> _Task statement_: Tally the lines that contain the string "slide" and give the number by itself.

> _Listed records_:
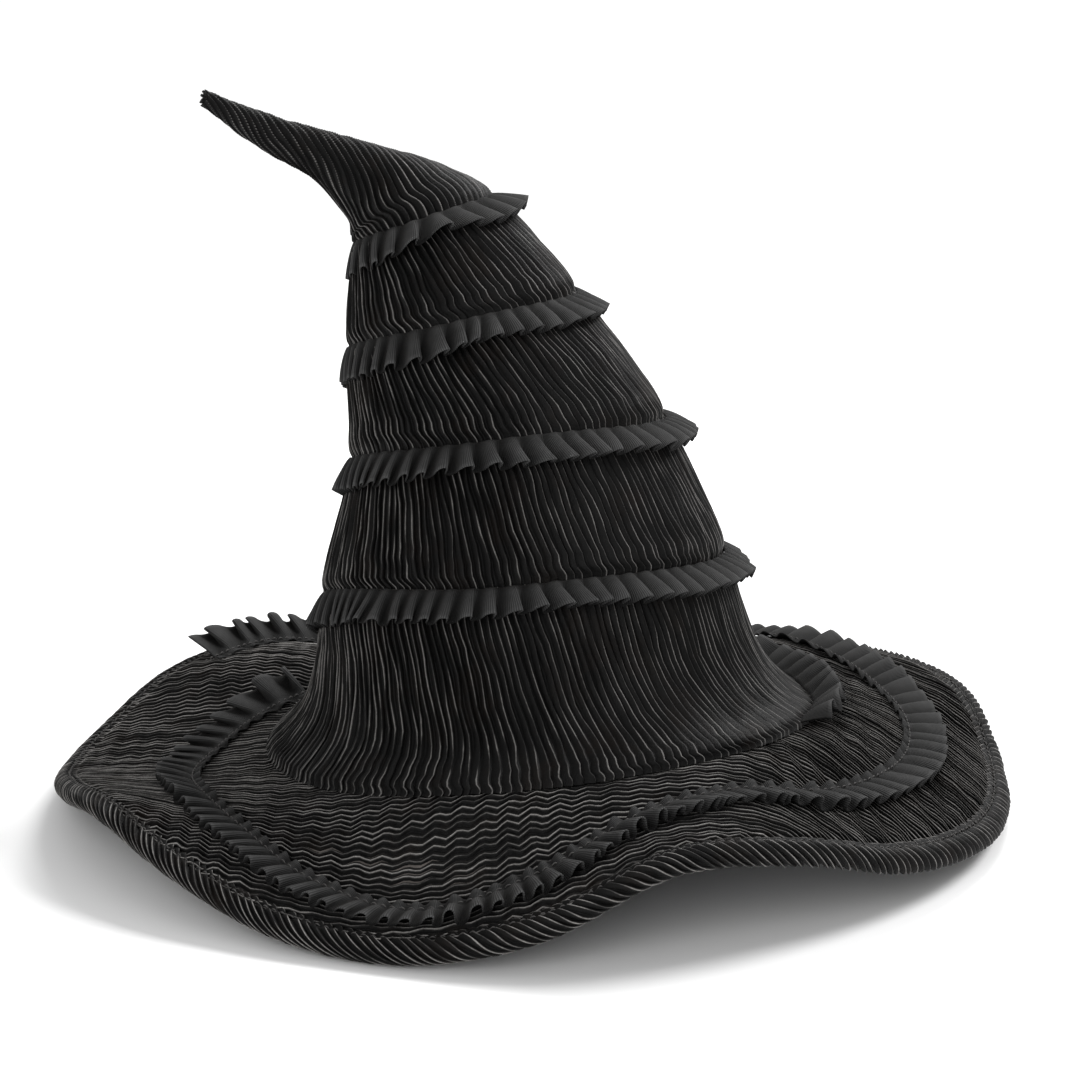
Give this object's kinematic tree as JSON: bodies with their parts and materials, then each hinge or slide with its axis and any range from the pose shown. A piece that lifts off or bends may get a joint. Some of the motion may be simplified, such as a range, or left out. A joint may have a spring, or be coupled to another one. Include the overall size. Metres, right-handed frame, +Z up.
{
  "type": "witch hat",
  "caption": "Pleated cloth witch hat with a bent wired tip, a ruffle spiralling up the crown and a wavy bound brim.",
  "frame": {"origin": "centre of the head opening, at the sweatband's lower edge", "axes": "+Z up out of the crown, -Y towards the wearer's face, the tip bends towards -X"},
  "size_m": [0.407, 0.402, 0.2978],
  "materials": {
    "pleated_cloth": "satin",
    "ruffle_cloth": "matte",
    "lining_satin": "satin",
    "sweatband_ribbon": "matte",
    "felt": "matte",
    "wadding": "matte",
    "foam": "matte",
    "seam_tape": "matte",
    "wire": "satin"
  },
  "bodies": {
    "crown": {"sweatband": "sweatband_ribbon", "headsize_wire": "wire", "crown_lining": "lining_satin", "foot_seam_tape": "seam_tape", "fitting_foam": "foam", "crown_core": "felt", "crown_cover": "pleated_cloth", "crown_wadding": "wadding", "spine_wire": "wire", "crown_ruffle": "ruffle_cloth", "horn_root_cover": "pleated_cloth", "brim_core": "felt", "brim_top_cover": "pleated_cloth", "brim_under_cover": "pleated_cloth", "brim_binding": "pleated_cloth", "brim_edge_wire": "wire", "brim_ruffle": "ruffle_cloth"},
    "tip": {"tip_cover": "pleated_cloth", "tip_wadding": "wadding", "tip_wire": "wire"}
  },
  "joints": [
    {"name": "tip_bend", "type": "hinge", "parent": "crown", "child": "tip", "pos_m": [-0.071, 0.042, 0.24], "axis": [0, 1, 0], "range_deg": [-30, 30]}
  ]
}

---

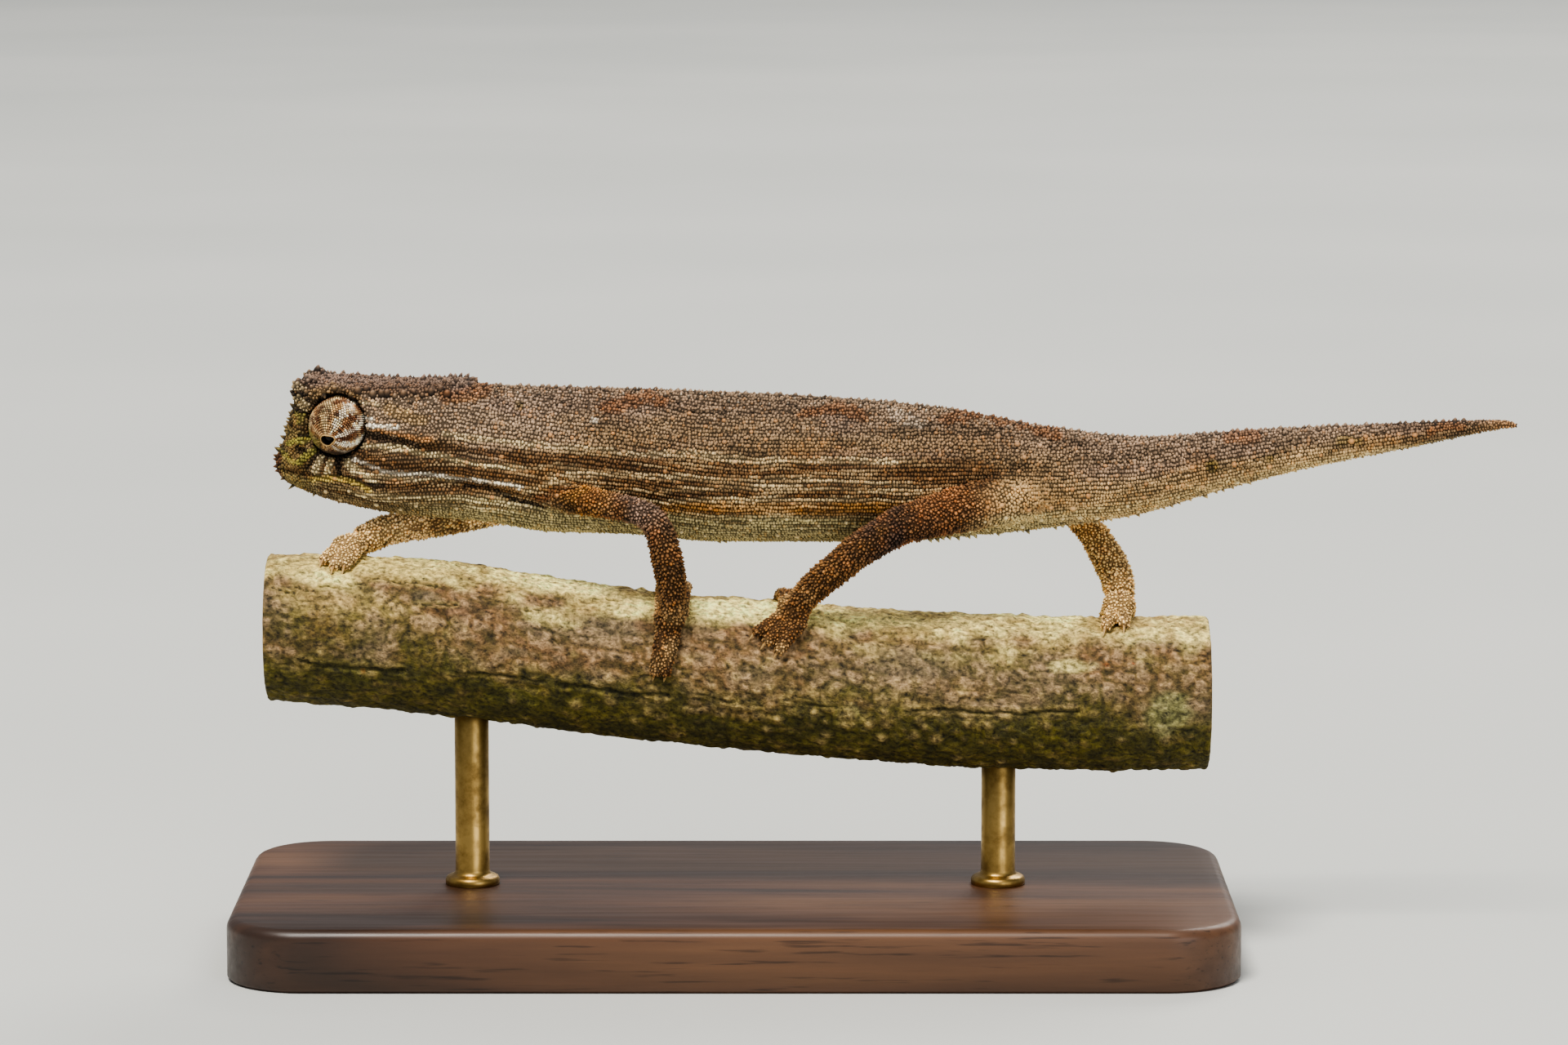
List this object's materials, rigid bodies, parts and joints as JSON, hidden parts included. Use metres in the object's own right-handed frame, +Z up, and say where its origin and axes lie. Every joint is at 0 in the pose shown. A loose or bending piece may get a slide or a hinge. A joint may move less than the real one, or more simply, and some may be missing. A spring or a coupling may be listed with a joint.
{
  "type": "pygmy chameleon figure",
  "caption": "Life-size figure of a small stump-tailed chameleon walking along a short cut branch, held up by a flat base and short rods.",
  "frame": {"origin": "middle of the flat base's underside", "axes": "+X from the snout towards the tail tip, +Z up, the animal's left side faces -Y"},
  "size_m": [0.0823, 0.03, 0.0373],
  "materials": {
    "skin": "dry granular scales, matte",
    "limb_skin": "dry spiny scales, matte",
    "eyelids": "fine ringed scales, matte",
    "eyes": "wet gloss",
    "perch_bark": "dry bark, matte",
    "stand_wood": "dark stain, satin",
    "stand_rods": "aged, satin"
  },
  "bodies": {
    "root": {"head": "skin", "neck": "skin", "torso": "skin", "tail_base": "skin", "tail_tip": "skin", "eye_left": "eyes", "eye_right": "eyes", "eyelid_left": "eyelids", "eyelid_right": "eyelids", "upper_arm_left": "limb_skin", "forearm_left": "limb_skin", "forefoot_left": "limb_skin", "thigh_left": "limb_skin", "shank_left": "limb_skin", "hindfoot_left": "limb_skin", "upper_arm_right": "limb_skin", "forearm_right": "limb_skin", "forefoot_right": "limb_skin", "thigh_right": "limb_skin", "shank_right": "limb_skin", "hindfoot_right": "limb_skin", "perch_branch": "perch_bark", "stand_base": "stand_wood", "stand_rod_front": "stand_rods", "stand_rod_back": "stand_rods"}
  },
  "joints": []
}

---

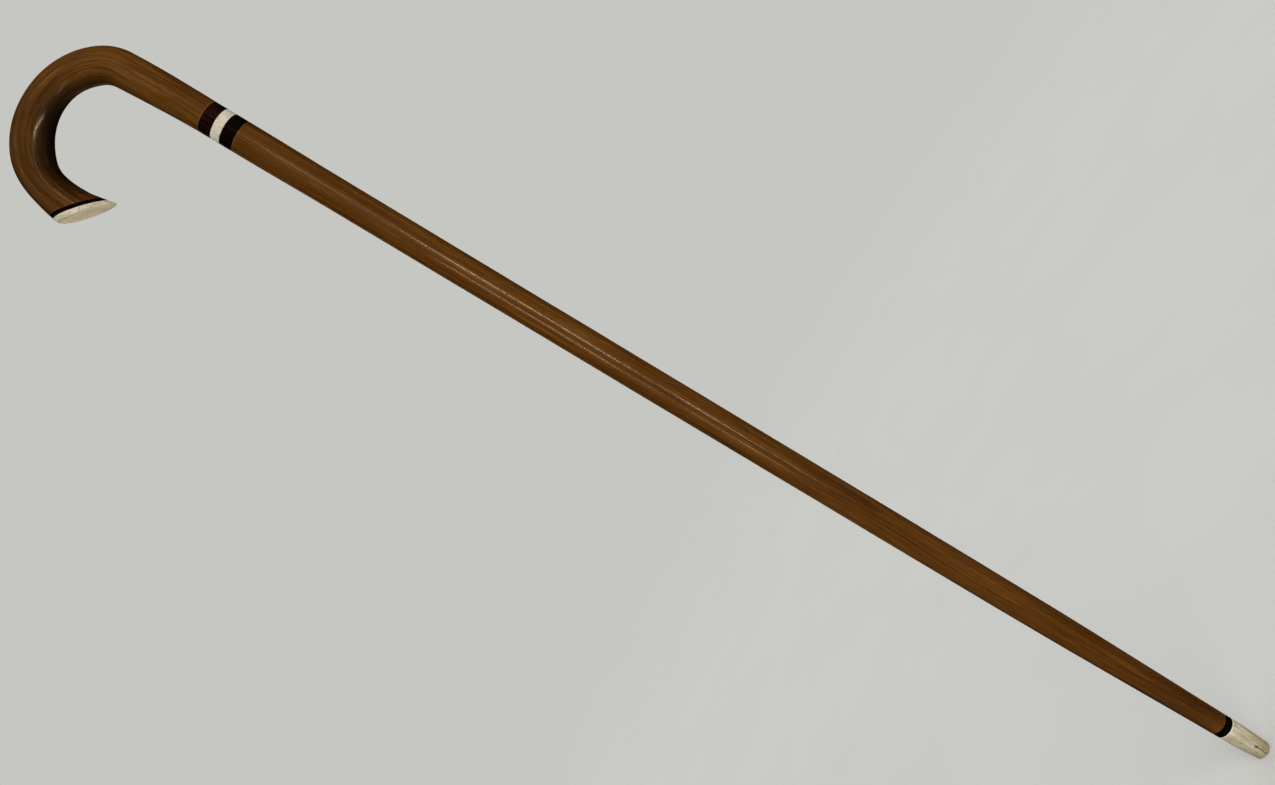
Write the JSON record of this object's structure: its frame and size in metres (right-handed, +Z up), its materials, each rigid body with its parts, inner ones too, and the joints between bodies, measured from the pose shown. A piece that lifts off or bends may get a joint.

> _Task result_: 2